▶ [DATA EXTRACT]
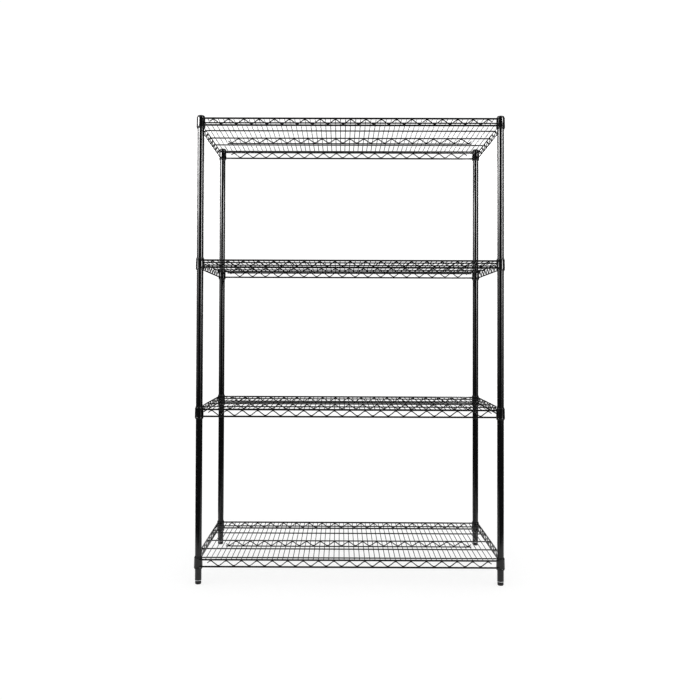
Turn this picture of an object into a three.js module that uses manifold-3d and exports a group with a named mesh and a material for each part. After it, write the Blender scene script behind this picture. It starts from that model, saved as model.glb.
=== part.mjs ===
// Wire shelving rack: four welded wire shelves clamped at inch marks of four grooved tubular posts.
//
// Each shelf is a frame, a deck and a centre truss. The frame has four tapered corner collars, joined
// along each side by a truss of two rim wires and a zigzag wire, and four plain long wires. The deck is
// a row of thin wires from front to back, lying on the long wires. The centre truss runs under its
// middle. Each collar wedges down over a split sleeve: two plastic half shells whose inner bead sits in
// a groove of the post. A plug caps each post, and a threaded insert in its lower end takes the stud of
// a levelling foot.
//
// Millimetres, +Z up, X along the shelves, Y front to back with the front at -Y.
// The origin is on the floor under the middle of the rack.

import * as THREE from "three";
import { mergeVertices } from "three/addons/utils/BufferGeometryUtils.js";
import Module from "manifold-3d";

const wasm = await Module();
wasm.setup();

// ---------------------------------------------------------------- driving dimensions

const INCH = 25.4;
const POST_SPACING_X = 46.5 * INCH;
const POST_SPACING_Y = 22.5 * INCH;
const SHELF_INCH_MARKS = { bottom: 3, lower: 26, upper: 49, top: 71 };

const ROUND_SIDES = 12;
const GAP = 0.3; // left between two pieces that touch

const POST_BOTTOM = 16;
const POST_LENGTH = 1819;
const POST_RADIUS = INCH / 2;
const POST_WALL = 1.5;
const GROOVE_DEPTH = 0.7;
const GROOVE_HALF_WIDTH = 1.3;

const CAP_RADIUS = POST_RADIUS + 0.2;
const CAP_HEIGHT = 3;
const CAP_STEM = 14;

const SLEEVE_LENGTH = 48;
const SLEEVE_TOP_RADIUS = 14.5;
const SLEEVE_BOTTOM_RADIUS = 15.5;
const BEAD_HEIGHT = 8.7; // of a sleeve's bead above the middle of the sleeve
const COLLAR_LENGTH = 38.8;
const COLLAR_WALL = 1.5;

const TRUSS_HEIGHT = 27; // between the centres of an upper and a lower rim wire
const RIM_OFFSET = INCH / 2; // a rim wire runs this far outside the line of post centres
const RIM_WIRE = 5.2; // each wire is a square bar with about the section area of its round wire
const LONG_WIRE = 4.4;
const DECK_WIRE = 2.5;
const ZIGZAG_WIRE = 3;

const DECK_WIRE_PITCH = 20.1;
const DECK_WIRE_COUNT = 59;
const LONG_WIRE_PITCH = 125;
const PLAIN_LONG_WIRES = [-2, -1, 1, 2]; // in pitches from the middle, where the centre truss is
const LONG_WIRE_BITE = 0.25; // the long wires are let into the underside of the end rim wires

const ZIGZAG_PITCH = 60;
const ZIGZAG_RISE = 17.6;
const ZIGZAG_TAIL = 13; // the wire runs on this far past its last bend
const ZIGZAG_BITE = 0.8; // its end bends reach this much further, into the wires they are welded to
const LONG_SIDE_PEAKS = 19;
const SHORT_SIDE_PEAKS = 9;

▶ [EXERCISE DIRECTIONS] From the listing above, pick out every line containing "that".

▶ [WRITTEN ANSWER]
Turn this picture of an object into a three.js module that uses manifold-3d and exports a group with a named mesh and a material for each part. After it, write the Blender scene script behind this picture. It starts from that model, saved as model.glb.
const GAP = 0.3; // left between two pieces that touch